Like most other profitable industries in Nevada, payday loan companies have a robust lobbying presence at the Legislature and make up prolific chunk of campaign contributors.

Forty-eight of the 63 members of the Legislature received contributions from payday or other high-interest loan businesses, with most of the $134,000 in donations going to Democrats. Those companies in turn hired about two dozen lobbyists for the 2017 session, including several former legislators.

Buckley said the current environment isn’t very different from the one she faced in 2005 and 2007.

“You could not walk down the hallway without my colleagues getting lobbied by payday lender after payday lender,“ she said.

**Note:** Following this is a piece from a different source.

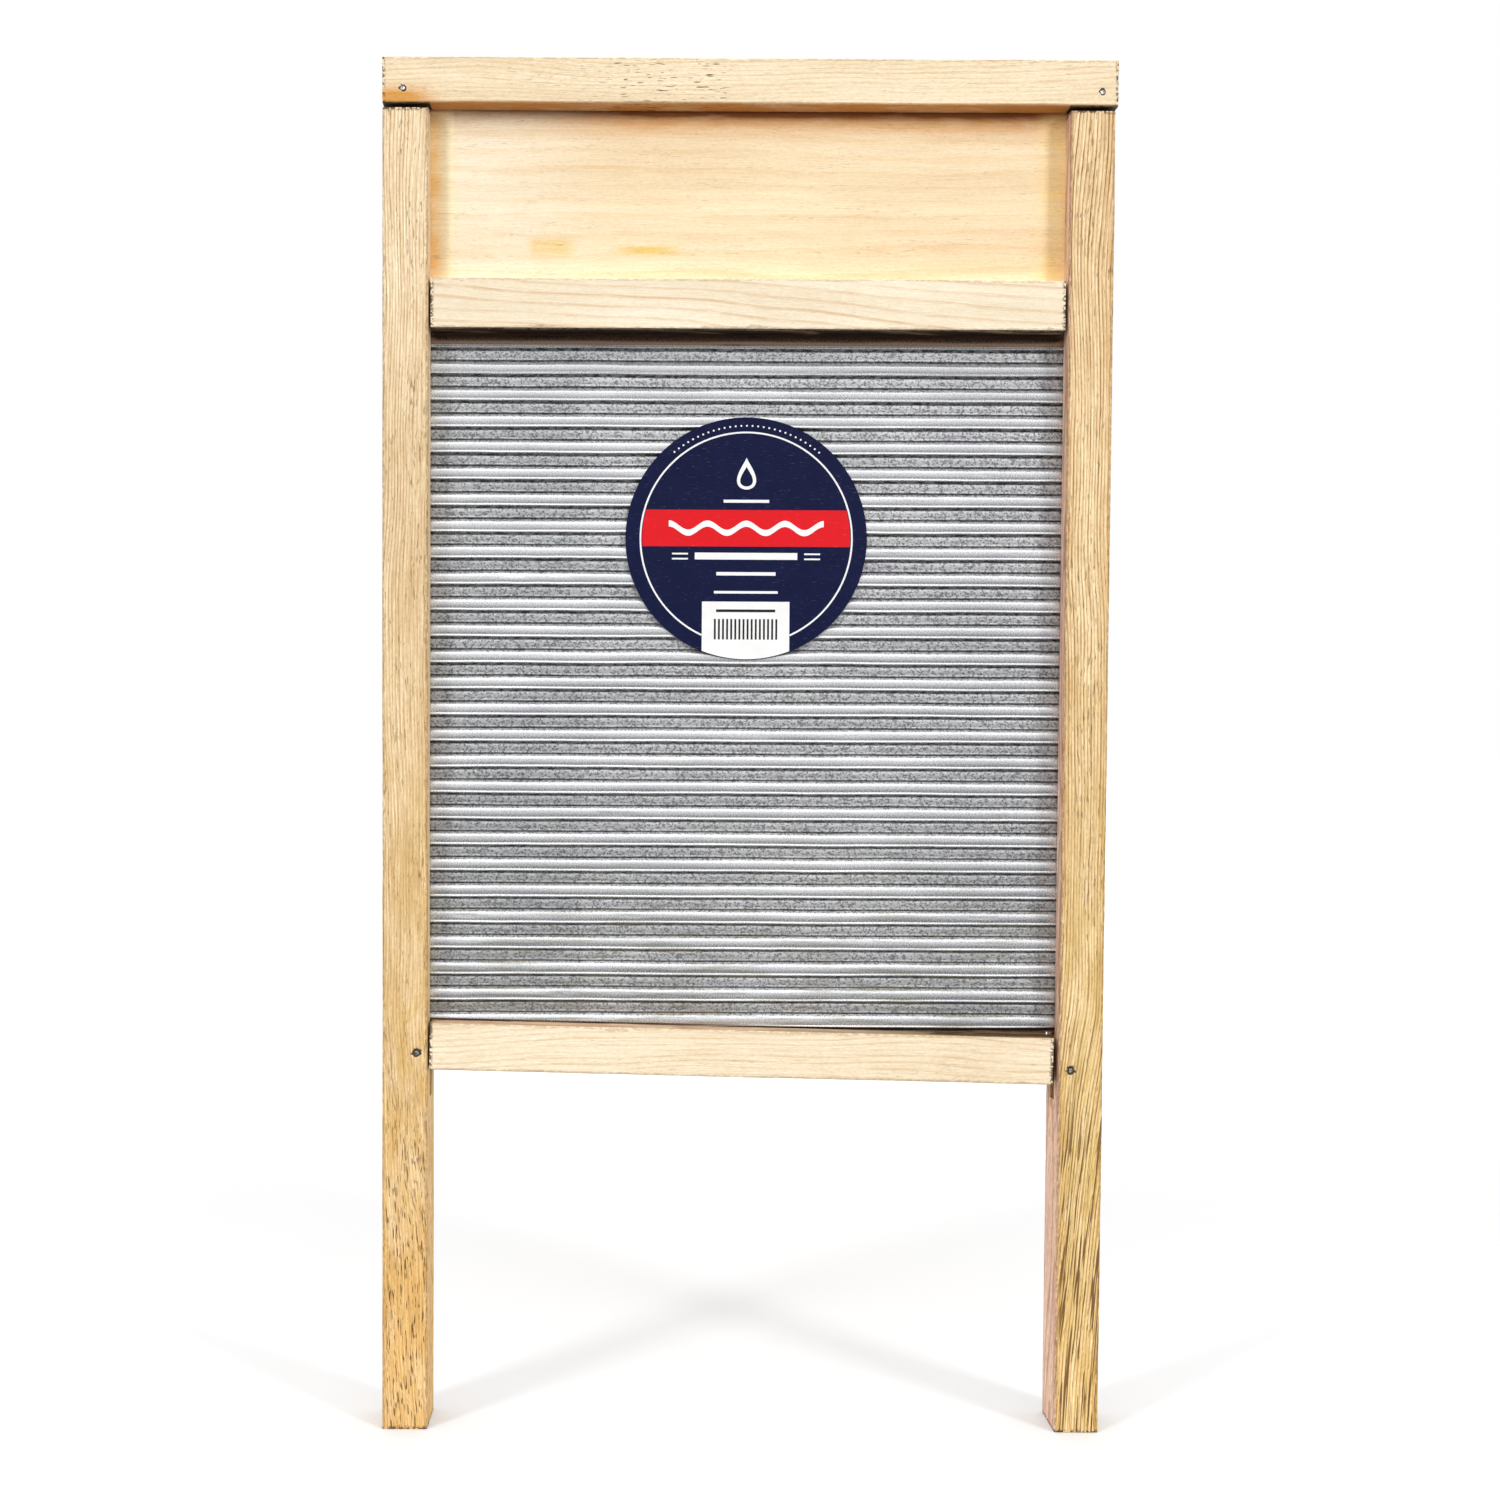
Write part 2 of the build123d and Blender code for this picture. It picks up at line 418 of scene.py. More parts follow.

Reforming payday loan laws isn’t listed as a priority in legislative Democrat’s “Nevada Blueprint,” but Democratic lawmakers are quick to point out its omission from the document does not signal opposition to the concept.

“We wouldn’t be having a hearing on it if we didn’t think it was something that we needed to have a conversation about, to talk about on both sides of it,” Assembly Speaker Jason Frierson said. “But there are a lot of bills that we like, that I may vote for, that aren’t necessarily part of the Blueprint.”

William Horne, a former Democratic Assemblyman and lobbyist for Advance America, said that “good actors” in the industry appreciated the need for regulation but questioned whether lawmakers had reached out to enough to industry members to see what needs changing.

“We’ve always been at the table,” he said.

Swank said she hadn’t heard many complaints from fellow lawmakers about her bill, but acknowledged that after three sessions she has realized that change tends to come in increments rather than any sweeping wholesale overhauls.

“We’ll get some stuff through, and then that will settle in two years, people will be like, ‘It’s not so horrible,’ and after that let’s see if there are other adjustments that we can make that make sense,” she said. “I have this session and three more to go, so I’m going to be here for a little while.”